The Faculty Associations and the Administrations of UC and CSU have very different views about the content—and indeed the very existence of such legislation. The FAs believe that case law has established that Section 980 of the California Civil Code gives faculty members an exclusive ownership of original material presented in their lectures. The University Administrations have adamantly opposed the inclusion of any language in the proposed legislation that would give the faculty such ownership either overtly or by implication. In testimony before the Assembly Judiciary Committee the Chair of the UC Systemwide Academic Council opposed the very existence of legislation dealing with disposition of lecture materials, arguing that this subject would better be dealt with via “shared governance.”
The members of the Council of UC Faculty Associations believe otherwise.

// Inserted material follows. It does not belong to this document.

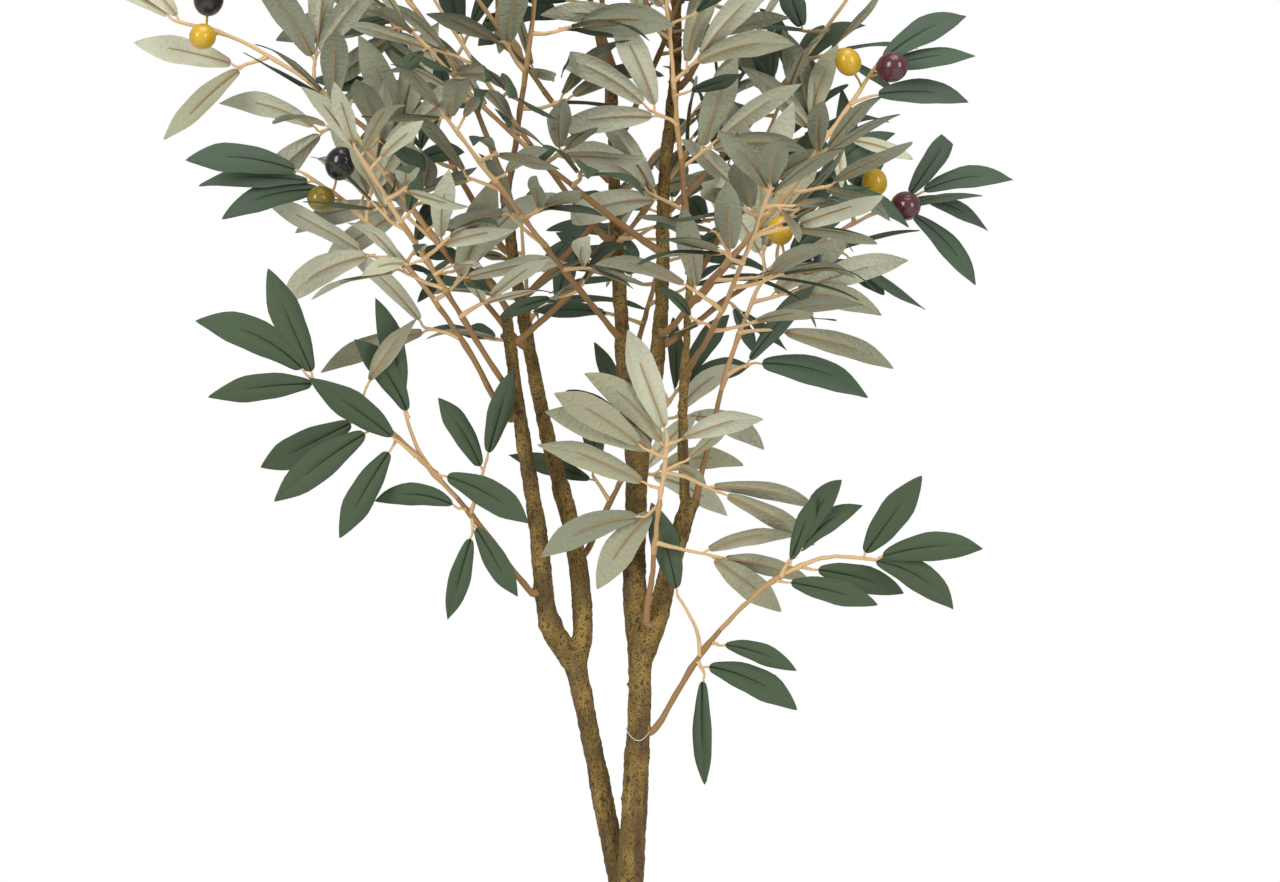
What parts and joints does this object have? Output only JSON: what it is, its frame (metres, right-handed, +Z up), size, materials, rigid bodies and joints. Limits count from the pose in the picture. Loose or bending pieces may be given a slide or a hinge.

The 1969 California Appellate Court decision which confirmed that a faculty member could (and did successfully) sue a commercial note-taking firm for damages arising from the sale of unauthorized course notes contains the caveat: “We are…convinced that in the absence of (contrary) evidence the teacher, rather than university, owns the common-law copyright to his lectures.” We see a real possibility that “shared governance,” which often implies that each side gives a little, could result in “contrary evidence” which would afford the university intellectual property rights which we believe it does not currently have.
The faculty ownership of classroom utterances has been clearly recognized in both English and American law since Abernethy v. Hutchinson in 1825, and we have no wish to allow that situation to change so early in the 21st century. The UC and CSU Faculty Associations commissioned an independent intellectual property practitioner to prepare a White Paper on the current status of State and Federal Copyright laws as they pertain to classroom lectures. The interested reader can find this document on the DFA website on the Current Activities page. Copies of it have also been sent to all the members of the new UC Standing Committee on Copyright, which had its first meeting on May 3.
The fate of our proposed legislation (AB 1773) is by no means certain. Indeed, the text has been changing virtually on a daily basis in an attempt by ourselves and the bill’s author, Assemblymember Gloria Romero (herself a CSU Professor of Psychology), to find compromise language that would induce UC and CSU to rescind their present formal opposition to the bill in question. Whether it succeeds or fails, our hope is that the introduction of AB 1773 may have raised the consciousness and attracted the interest of enough faculty members across the system to insure that any policies stemming from “shared governance” will not jeopardize the existing rights of the faculties in California’s public post-secondary institutions.